TASK GOAL: Quote all of the data below exactly, please.

DATA LINES:
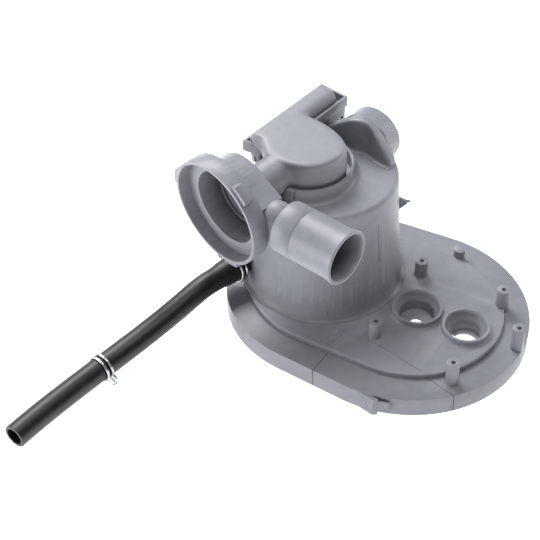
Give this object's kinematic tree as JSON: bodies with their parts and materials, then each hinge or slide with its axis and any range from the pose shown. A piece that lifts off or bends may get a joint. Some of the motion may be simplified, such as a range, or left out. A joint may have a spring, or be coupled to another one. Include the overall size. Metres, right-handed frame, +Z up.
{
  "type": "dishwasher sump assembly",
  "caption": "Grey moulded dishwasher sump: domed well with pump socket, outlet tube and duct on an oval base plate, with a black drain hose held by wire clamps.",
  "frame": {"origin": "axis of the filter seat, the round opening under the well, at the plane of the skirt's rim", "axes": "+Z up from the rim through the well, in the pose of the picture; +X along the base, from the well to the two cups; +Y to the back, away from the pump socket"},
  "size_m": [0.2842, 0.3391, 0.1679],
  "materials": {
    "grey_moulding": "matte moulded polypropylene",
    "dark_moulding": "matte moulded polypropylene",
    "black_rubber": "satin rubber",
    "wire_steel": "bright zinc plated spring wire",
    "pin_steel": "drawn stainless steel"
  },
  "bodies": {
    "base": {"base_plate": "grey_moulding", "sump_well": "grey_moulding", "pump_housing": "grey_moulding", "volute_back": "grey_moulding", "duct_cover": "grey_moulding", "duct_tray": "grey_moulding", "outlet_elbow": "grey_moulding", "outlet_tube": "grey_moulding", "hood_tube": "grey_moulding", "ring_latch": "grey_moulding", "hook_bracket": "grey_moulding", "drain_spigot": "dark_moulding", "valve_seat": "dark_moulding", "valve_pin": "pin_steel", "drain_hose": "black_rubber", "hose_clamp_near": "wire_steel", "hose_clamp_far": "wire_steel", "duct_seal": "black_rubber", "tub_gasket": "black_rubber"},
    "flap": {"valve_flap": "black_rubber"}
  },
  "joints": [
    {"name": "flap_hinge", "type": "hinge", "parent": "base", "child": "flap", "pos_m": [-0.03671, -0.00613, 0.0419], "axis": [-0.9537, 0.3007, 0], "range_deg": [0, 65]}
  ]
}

TASK RESPONSE:
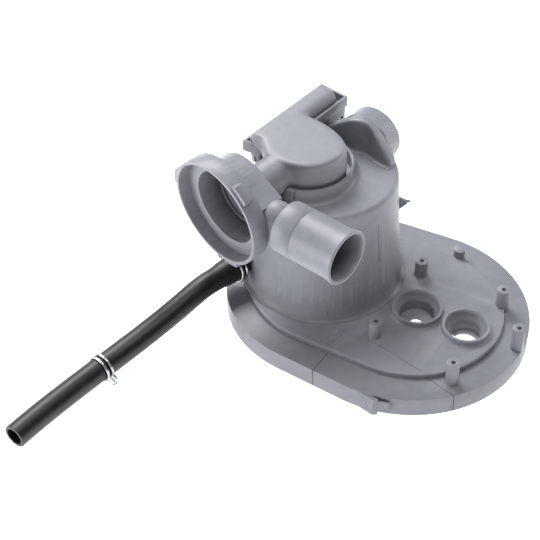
Give this object's kinematic tree as JSON: bodies with their parts and materials, then each hinge or slide with its axis and any range from the pose shown. A piece that lifts off or bends may get a joint. Some of the motion may be simplified, such as a range, or left out. A joint may have a spring, or be coupled to another one. Include the overall size. Metres, right-handed frame, +Z up.
{
  "type": "dishwasher sump assembly",
  "caption": "Grey moulded dishwasher sump: domed well with pump socket, outlet tube and duct on an oval base plate, with a black drain hose held by wire clamps.",
  "frame": {"origin": "axis of the filter seat, the round opening under the well, at the plane of the skirt's rim", "axes": "+Z up from the rim through the well, in the pose of the picture; +X along the base, from the well to the two cups; +Y to the back, away from the pump socket"},
  "size_m": [0.2842, 0.3391, 0.1679],
  "materials": {
    "grey_moulding": "matte moulded polypropylene",
    "dark_moulding": "matte moulded polypropylene",
    "black_rubber": "satin rubber",
    "wire_steel": "bright zinc plated spring wire",
    "pin_steel": "drawn stainless steel"
  },
  "bodies": {
    "base": {"base_plate": "grey_moulding", "sump_well": "grey_moulding", "pump_housing": "grey_moulding", "volute_back": "grey_moulding", "duct_cover": "grey_moulding", "duct_tray": "grey_moulding", "outlet_elbow": "grey_moulding", "outlet_tube": "grey_moulding", "hood_tube": "grey_moulding", "ring_latch": "grey_moulding", "hook_bracket": "grey_moulding", "drain_spigot": "dark_moulding", "valve_seat": "dark_moulding", "valve_pin": "pin_steel", "drain_hose": "black_rubber", "hose_clamp_near": "wire_steel", "hose_clamp_far": "wire_steel", "duct_seal": "black_rubber", "tub_gasket": "black_rubber"},
    "flap": {"valve_flap": "black_rubber"}
  },
  "joints": [
    {"name": "flap_hinge", "type": "hinge", "parent": "base", "child": "flap", "pos_m": [-0.03671, -0.00613, 0.0419], "axis": [-0.9537, 0.3007, 0], "range_deg": [0, 65]}
  ]
}